What brand of hand tools are many of you gravitating to, especially since the Sears Craftsman brand has failed so miserably with their "famous warranty service" and utter customer service pitfalls with their financial woes?

The first hammer I ever picked up as a child with my carpenter uncle was a Craftsman tool. As an adult, my garage looked like a Sears marketing photo, with almost everything displaying the Craftsman name. This is sadly no longer the case. The stellar customer service of Sears or even the Craftsman brand has miserably failed. My last trip to a Sears store to get a warranty replacement for a shovel found absolutely no shovels in the store, not because of backorder issues, but because they no longer stocked this basic item under the sign that clearly read "Lawn and Garden Department". They were equally unwilling to order me a replacement. That is just one of many sad experiences over the last couple of years. Remaining a Craftsman tool customer would require too much Valium.

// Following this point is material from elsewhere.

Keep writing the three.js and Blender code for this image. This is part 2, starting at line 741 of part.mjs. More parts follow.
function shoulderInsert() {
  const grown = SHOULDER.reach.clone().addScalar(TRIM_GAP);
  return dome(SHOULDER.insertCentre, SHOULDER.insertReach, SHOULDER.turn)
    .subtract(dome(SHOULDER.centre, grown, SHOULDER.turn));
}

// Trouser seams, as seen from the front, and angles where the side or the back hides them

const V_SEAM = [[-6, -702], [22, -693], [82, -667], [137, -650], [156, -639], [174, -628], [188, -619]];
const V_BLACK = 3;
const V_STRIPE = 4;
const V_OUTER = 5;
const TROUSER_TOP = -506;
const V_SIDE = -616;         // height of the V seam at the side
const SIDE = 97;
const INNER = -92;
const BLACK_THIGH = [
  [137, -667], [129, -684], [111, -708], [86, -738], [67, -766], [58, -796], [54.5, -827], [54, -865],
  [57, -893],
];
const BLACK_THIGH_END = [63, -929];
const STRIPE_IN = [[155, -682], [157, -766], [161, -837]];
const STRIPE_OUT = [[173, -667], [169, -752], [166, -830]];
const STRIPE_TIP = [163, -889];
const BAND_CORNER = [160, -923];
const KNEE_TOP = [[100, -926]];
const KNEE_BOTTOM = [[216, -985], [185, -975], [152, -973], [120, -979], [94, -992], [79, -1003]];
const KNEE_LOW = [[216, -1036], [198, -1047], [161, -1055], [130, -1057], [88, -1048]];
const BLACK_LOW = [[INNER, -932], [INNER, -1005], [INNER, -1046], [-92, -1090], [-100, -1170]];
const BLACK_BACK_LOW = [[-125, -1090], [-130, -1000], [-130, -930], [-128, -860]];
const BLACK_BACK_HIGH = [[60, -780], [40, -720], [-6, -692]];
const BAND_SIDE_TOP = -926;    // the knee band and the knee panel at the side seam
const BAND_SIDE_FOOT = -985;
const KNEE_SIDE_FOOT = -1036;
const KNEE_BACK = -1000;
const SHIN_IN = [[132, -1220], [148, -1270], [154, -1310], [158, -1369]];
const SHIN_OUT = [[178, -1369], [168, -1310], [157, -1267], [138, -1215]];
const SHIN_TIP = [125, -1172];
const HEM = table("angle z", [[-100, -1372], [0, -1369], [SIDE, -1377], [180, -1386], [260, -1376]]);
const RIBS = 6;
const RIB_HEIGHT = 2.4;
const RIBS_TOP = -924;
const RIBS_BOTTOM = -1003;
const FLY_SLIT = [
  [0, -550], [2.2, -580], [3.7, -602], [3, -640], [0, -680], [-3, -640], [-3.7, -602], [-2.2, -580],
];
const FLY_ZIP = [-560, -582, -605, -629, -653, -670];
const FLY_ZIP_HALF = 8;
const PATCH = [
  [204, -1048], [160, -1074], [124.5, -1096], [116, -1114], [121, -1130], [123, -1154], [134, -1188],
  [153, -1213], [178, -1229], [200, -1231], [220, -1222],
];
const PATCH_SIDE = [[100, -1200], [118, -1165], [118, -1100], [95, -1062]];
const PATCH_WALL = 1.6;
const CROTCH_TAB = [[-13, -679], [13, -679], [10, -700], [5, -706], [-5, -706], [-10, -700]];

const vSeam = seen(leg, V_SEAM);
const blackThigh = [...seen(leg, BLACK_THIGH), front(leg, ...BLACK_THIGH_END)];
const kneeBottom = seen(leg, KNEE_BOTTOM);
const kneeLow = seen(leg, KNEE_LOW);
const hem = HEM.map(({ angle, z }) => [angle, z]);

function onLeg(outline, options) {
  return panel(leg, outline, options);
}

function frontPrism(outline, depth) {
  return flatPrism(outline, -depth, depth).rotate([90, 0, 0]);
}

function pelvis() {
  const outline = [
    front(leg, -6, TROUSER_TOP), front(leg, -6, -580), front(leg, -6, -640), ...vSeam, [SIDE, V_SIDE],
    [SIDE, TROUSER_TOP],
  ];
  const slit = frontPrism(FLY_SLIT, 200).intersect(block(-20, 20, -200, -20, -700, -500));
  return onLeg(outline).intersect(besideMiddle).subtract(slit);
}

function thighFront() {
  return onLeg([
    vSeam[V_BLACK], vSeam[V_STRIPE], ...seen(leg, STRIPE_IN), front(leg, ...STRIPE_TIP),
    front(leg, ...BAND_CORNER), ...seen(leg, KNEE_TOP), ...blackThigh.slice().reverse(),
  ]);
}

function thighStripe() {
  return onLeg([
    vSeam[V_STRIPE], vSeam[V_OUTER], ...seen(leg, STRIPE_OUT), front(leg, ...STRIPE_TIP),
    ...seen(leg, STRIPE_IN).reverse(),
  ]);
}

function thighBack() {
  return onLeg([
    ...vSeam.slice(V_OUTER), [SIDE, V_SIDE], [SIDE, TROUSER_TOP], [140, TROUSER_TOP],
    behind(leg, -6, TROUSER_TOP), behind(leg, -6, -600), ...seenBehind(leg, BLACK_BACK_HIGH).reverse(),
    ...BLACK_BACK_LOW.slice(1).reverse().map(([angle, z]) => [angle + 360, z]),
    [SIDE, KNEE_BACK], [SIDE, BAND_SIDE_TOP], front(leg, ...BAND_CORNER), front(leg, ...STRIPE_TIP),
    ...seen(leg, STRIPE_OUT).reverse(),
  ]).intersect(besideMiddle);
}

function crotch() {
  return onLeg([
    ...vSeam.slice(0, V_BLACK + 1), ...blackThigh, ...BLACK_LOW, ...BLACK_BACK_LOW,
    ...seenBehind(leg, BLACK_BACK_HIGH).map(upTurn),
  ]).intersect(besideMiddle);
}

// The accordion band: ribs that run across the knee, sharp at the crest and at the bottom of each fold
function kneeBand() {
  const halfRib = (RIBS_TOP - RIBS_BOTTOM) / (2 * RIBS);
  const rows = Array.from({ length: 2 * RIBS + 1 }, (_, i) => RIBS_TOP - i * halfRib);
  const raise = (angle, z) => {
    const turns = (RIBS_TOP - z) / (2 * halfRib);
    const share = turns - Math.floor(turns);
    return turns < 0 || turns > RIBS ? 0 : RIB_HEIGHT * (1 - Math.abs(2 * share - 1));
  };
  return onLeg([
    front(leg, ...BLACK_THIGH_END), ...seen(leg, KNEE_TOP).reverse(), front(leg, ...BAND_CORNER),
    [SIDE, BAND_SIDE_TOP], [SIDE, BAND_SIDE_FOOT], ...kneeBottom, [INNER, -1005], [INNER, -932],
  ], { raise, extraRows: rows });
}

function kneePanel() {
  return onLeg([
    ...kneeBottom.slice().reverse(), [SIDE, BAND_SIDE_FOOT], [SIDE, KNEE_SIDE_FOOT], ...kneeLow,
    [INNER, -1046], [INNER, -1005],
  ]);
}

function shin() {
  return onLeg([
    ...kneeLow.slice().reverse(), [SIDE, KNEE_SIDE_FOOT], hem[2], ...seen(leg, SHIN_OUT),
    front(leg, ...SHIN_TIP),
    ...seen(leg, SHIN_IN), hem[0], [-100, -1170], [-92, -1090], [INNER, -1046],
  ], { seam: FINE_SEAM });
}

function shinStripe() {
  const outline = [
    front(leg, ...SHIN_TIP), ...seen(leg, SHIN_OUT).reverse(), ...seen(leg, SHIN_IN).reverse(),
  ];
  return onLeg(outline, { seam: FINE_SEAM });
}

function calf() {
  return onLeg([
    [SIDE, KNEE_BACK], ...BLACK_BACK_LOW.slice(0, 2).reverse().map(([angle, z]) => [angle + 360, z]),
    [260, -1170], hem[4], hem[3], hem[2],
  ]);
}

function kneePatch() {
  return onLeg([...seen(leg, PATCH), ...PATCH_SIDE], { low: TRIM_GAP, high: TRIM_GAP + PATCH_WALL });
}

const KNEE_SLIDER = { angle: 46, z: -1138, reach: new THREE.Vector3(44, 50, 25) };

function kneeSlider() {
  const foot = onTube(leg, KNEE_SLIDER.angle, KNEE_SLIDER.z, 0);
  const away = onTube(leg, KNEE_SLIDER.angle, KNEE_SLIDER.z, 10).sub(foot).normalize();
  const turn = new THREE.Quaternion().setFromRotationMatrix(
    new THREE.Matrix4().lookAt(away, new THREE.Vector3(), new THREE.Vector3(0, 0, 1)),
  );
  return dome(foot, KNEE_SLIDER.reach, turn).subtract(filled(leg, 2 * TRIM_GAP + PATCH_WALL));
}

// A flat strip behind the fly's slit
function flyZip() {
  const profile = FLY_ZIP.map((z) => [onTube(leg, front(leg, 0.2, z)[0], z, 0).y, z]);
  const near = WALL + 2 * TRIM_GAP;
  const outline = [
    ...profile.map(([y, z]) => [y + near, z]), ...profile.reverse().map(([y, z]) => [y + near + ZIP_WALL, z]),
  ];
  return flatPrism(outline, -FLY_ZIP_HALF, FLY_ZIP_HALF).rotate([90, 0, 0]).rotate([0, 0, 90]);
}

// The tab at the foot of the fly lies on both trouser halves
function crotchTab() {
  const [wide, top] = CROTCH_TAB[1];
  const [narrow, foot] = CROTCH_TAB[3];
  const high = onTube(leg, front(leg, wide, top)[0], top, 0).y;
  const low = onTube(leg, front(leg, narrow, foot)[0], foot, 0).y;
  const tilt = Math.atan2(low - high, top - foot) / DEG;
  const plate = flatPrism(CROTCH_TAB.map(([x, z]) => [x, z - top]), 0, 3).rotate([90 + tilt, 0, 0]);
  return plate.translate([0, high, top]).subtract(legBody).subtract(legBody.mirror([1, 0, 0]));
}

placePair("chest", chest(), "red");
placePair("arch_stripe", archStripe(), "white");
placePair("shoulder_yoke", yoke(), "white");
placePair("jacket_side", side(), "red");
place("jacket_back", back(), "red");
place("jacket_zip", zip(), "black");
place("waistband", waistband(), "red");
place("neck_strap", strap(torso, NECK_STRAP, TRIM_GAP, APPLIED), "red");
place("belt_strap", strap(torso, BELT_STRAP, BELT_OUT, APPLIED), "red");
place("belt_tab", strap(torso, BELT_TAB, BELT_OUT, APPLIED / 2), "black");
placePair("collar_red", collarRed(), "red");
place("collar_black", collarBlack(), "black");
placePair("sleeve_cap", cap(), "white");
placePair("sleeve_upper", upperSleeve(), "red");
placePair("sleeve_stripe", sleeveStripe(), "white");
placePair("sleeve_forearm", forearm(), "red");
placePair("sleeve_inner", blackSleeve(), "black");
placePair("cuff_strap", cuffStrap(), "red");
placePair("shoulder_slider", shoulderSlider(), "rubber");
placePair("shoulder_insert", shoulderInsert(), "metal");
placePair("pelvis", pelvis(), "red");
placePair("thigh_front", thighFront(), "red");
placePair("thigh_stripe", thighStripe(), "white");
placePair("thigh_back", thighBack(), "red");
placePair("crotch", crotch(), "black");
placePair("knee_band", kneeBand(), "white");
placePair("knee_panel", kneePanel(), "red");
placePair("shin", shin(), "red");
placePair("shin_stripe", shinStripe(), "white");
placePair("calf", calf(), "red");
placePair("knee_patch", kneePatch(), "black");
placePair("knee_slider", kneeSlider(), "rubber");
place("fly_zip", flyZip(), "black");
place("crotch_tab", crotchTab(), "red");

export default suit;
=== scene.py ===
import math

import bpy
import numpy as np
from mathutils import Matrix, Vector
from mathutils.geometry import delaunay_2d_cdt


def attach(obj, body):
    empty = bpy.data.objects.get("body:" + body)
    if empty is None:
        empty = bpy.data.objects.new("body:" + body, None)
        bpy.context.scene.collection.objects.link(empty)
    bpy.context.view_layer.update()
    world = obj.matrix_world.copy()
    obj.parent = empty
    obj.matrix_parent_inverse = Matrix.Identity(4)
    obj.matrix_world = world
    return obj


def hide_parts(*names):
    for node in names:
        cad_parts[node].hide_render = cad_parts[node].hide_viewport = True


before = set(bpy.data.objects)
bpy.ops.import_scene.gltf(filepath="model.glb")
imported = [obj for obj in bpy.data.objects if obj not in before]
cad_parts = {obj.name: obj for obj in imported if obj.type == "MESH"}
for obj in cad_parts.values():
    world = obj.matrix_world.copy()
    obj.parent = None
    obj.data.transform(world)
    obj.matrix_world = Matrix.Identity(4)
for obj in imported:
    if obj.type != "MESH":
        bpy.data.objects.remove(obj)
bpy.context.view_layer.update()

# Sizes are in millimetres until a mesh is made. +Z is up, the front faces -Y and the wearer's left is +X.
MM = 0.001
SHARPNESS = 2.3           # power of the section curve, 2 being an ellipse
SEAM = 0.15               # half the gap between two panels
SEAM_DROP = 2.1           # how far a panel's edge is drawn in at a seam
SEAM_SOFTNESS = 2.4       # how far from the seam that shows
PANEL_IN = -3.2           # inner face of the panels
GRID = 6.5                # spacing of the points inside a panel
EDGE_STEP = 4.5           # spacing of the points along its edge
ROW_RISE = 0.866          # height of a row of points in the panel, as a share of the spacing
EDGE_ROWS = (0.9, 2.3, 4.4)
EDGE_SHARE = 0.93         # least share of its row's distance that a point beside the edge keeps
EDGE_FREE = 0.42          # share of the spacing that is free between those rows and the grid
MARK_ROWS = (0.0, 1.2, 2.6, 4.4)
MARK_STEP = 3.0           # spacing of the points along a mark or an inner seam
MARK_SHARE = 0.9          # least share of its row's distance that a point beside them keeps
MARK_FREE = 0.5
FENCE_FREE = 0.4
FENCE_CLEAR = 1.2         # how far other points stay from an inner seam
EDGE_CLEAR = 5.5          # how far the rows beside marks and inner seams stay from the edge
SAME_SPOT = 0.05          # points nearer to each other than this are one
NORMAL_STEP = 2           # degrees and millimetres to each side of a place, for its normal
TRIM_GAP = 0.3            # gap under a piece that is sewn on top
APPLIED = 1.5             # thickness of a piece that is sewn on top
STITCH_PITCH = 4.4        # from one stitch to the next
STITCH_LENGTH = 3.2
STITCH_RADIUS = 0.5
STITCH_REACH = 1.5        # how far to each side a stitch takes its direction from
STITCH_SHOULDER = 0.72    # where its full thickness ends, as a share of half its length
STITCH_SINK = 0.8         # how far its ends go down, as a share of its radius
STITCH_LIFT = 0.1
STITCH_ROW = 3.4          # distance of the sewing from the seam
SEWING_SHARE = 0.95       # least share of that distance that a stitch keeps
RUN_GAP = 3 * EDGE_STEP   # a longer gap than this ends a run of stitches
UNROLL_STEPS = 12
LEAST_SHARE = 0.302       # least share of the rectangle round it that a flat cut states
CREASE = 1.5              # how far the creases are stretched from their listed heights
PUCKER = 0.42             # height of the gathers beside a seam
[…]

Therefore, I have been replacing hand (and power) tools as I need with Dewalt. The additional cost translates to a much more solid product so far. Apparently they also have a generous warranty policy, but I would prefer to never use it. I am an honorable man that simply wants the tools that I buy to last a more reasonable amount of time than the ridiculous one year that most warranties expire with. 


Peace,
Dr. Z.


----------



## Guap0_ (Dec 2, 2017)

Home Depot now owns Husky. I had a Husky breaker bar that I bought in 1969 or so. It recently broke. Home Depot gave me a new bar, no questions asked.


----------



## Gregsoldtruck79 (Dec 21, 2017)

I have had no complaints really with the Lowes Kobalt tools. Just have to sort of pick through them to be sure they fit the hand. I even broke over and bought a GASP ! Harbored Frieght 44" tool chest. Good bang for the buck when ever compared to the other 44's out here.


----------



## ZTMAN (Feb 19, 2015)

Zeigh for the same reasons I started buying Husky or Kobalt, Husky being preferred. All of the Sears stores are closing around us. I know ACE Hardware has Craftsman, but I don't know if you can exchange tools there or not.


----------



## Zeigh (Jun 20, 2012)

ZTMAN said:


> Zeigh for the same reasons I started buying Husky or Kobalt, Husky being preferred. All of the Sears stores are closing around us. I know ACE Hardware has Craftsman, but I don't know if you can exchange tools there or not.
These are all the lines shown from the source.